Rose Owen presents us a similarly elusive Valerie Solanas. Author of the SCUM Manifesto prescribing gendercide for men, Solanas is perhaps best known for shooting Andy Warhol in June 1968. The shooting catapulted her to extraordinary notoriety and polarized the feminist movement. Solanas became, Owen suggests, a kind of “‘Rorschach test’ that fractured feminism into liberal and radical camps.” Betty Friedan denounced her, defending male allyship as compatible with feminism. Others like Ti-Grace Atkinson and Roxanne Dunbar-Ortiz celebrated Solanas, leaving NOW to form their own organizations like The Feminists and Cell 16. Like Sorel, Solanas’s advocacy of violence enhanced her reputation and placed some of her most provocative theoretical insights out of reach.

Owen helps us find our way back to those insights. This requires a daring interpretative strategy. The SCUM Manifesto’s prescription of gendercide can look so absurd, so much like satire and ironic inversion, that it can be tempting to lean into its rhetorical style as a way of disavowing the stubborn fact that, at bottom, the SCUM manifesto endorses feminist violence. To such rhetorical readings, Owen raises a million-dollar question: “What do we miss if we read the manifesto as satire?” What kinds of questions for feminism remain unasked if we assume the manifesto was engaged in outrageous comedy? Rhetorically “subversive” readings might perform interpretative virtuosity, but they might also be smokescreens to hide “the discomfort of engaging with a text that calls for violence, and an author who makes good on that promise.” If one avoids looking squarely at Solanas’s violence, then even her most sympathetic readers will “fail to see her argument for violence as a world-making project, and her critique of alternative feminist tactics, like separatism, as a turning away from the world.”

This is the heart of Owen’s argument. A “straight reading of the text,” Owen argues, leads us back to a forgotten path for feminism. There are feminists who claim women as victims of violence, there are feminists who critique a world saturated with male violence, and there is Solanas: someone who endorsed feminist violence to create a new utopian world for women. This path is forgotten, ironically, even by Solanas’s most sympathetic readers. Atkinson and Dunbar-Ortiz replaced Solanas’s prescription for guerilla warfare with the language of women’s “self-defense.”

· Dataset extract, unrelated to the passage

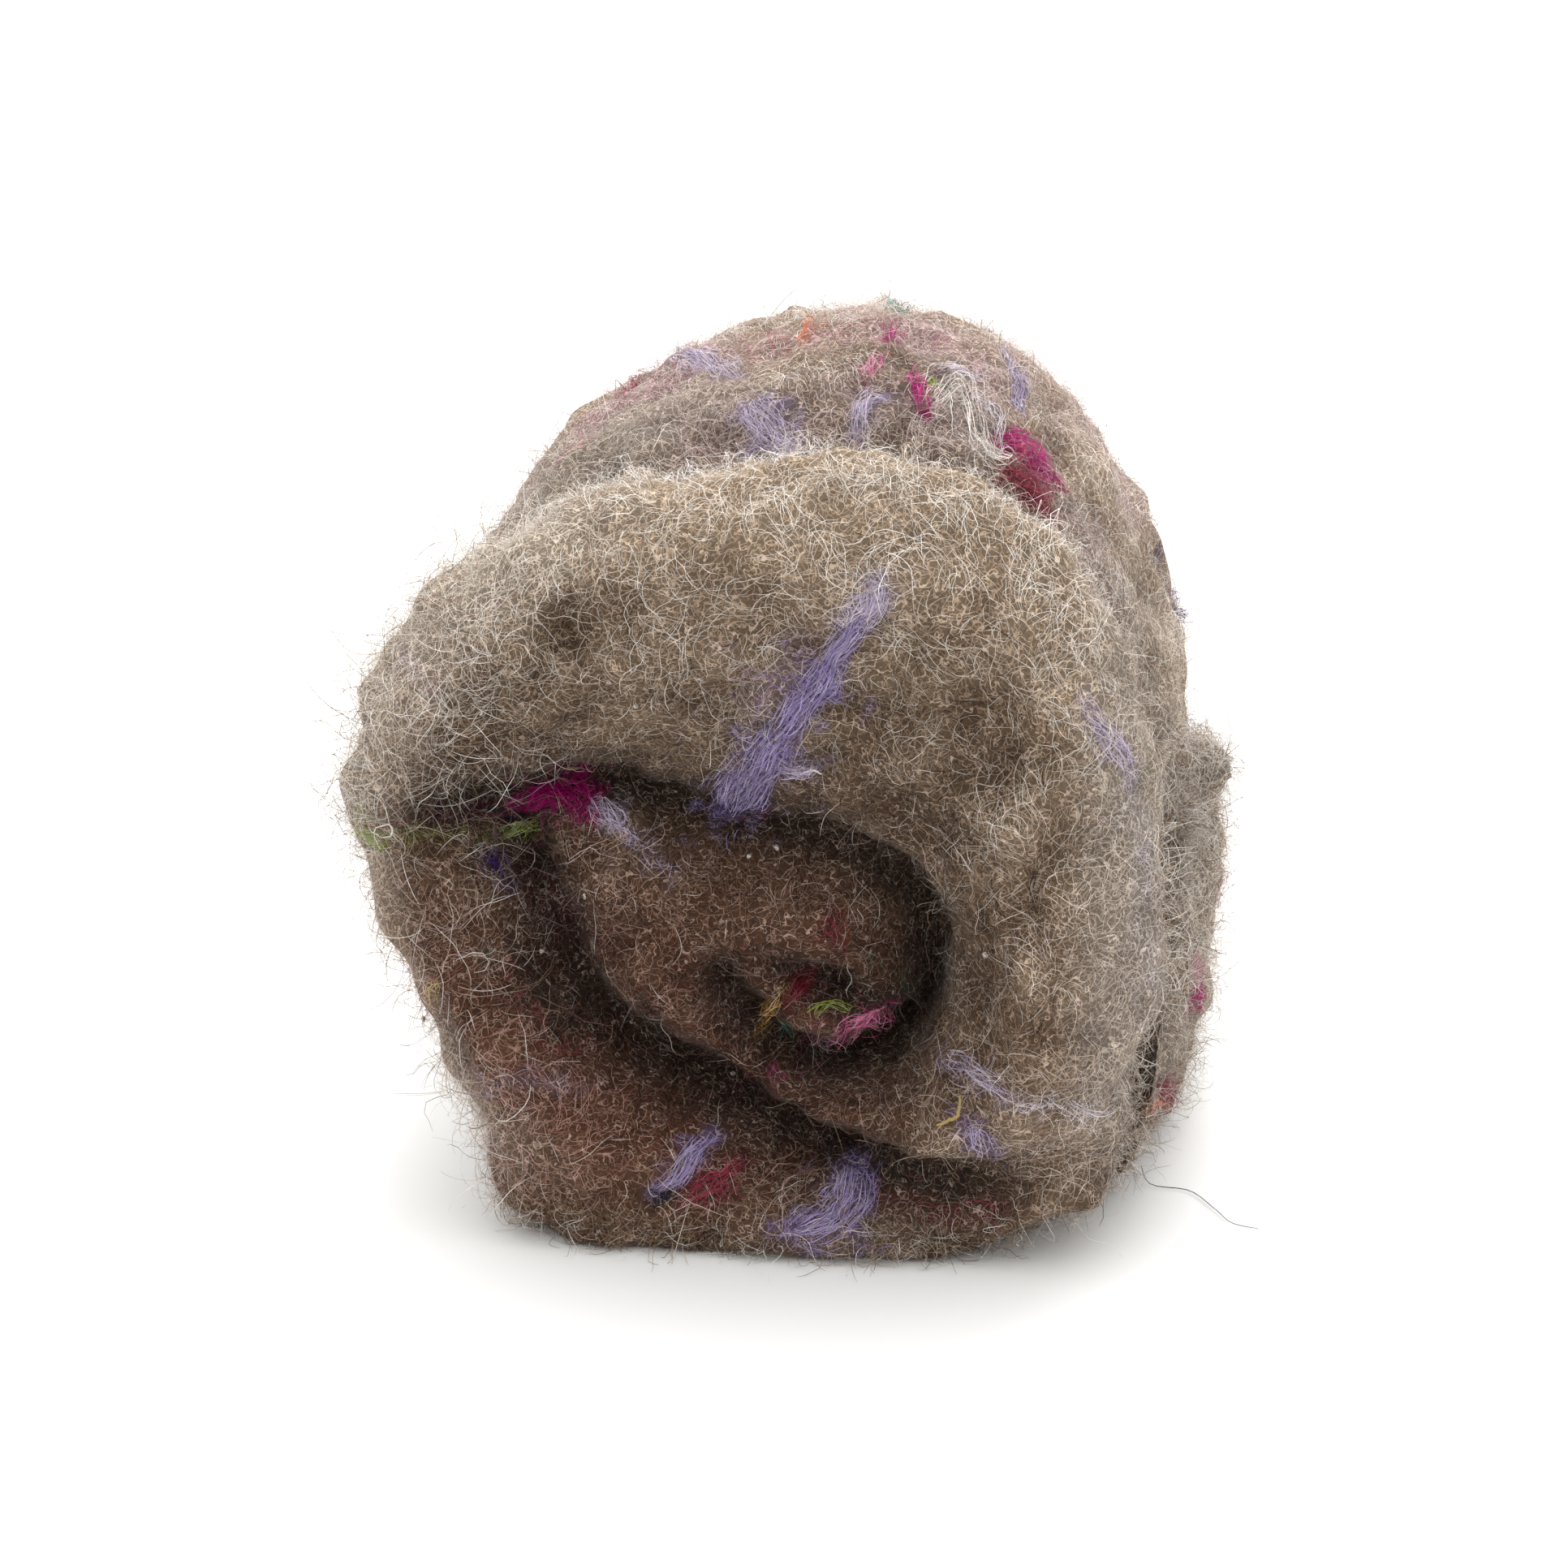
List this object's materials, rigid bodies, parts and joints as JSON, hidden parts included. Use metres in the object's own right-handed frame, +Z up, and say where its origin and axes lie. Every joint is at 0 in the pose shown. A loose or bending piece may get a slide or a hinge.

Readers of New Political Science will no doubt find Owen’s essay provocative. Owen herself acknowledges as much. Yet even readers unsure about a “straight reading” of the SCUM Manifesto ought to admire Owen’s thesis that Solanas’s admirers and critics have interpreted her manifesto in ways that helped feminism avoid, rather than confront, the question of violence for feminism. It helped them avoid, rather than confront, the place of male allies in the feminist movement. And it helped them avoid assessing the practical and theoretical limitations of a nonviolent feminist politics. These questions cannot even be posed unless feminists “lean into their discomfort, to look at those figures, like Solanas, who disrupt the assumed opposition between violence and feminist politics.”

* * *

I would contend that what Owen believes feminists must do with Solanas, this special issue does for several movements and critics. Revisiting Solanas, Ho, Jackson, Sorel, and Öcalan is one way to undo the patterns of culture and thought that make these figures into theoretical enigmas and objects of liberal contempt. By stigmatizing revolutionary violence, by isolating it from civil disobedience, and by exaggerating its “totalitarian” character, twenty-first century liberals deflect attention from the questions that matter. What is to be done? What kind of violence is required to combat a “captive society” that is already cruel to so many people? Revisiting how older generations answered these questions is not an exercise in antiquarianism. We must find our way back to fundamental questions about violence, because we need to ask them anew for our own times.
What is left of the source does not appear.